11. As someone who was sighted for a large part of your life, how important a role do you think the sense of sight plays in augmenting the abilities of a person.
I ask this because in India, many people not only refuse to acknowledge the competency of a person with a disability but also have patronizing attitude towards the person.
You have achieved heights that most lawyers would consider insurmountable. Do you still face that kind of resistance? How do you think we should go about dealing with that?

I agree. I experience it all the time. I just ignore it. In social events people don’t know who I am and they think I’m just a blind person and they don’t talk to me. I just ignore people like that. Once they find out that I’m a federal judge on the DC Circuit, they are very interested in me.
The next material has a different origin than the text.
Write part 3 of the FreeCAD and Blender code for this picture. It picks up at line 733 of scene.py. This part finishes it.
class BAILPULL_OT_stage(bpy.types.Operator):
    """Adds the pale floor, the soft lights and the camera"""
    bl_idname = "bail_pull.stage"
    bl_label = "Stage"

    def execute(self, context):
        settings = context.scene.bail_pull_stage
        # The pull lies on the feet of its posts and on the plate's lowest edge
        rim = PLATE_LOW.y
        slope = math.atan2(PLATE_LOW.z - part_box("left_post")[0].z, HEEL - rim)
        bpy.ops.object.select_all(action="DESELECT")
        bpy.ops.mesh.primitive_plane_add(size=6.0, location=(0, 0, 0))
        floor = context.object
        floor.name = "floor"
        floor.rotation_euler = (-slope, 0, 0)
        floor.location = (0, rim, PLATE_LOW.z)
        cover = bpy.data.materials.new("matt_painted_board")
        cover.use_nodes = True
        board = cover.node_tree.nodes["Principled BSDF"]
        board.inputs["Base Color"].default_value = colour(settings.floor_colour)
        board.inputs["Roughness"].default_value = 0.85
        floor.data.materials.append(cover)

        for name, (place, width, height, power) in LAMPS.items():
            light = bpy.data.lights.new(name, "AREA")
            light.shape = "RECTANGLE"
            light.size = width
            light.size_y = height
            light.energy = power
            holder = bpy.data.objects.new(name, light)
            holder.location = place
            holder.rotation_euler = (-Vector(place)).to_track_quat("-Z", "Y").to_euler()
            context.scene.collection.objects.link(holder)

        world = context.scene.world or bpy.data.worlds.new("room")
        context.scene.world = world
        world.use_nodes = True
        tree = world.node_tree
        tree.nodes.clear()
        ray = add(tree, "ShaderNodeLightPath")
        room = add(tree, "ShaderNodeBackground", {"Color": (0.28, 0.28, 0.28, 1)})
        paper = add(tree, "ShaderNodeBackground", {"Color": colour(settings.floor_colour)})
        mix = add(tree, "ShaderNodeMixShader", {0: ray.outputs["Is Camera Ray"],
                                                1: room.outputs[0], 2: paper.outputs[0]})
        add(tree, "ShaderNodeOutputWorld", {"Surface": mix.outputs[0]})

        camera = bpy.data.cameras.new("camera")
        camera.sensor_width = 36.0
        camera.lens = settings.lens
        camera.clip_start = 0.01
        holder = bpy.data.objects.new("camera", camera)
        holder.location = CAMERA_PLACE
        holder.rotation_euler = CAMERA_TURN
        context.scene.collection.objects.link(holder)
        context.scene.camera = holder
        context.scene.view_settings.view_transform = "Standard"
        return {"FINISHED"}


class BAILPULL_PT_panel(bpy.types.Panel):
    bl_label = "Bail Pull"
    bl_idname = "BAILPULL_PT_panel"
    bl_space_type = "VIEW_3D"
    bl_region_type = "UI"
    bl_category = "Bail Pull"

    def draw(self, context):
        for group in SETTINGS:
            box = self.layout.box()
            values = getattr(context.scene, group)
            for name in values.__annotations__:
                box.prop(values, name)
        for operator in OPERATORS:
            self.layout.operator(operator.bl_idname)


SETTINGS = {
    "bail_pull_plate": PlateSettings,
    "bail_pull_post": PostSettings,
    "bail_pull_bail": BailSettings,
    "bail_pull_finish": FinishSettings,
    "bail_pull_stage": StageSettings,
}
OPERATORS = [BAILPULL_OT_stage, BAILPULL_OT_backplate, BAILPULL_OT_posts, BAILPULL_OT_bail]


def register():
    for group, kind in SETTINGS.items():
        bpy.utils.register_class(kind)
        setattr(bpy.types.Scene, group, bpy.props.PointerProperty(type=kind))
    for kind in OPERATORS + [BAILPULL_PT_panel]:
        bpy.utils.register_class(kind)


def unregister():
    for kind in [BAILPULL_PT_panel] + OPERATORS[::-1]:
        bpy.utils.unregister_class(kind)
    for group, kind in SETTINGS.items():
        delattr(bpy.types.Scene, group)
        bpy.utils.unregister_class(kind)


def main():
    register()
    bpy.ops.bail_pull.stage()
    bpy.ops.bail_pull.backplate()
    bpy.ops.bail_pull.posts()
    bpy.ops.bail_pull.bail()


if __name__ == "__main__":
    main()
You know what I hate the most, I’ll bet you have this all the time.

When I’m with my wife, you know like at the airport, about half the people when they want to speak, they speak to her and not me. My wife always says, “Well, he talks! Talk to him”. People who work with me in my institution right now, who know me and know my work, they don’t do that. They don’t even remember that I’m blind.

So, the best thing is, the only thing I can suggest is that institutions change in response to capable people and blind lawyers can change institutions by performing well and when they perform well the entire institution changes and the entire attitude of the institution changes.

If you were to ask my colleagues whether one of their colleagues is blind, half of them will probably forget that I’m blind, they just don’t think about it anymore. So, that’s the only thing I know. But we all have to overcome that perception of sighted people that blind people cannot function as effectively as anybody else.

I don’t think programmes will make any difference. I think that’s a waste of money. I think the best thing is to be sure that young blind lawyers have the resources they need to perform well. That will change public attitudes.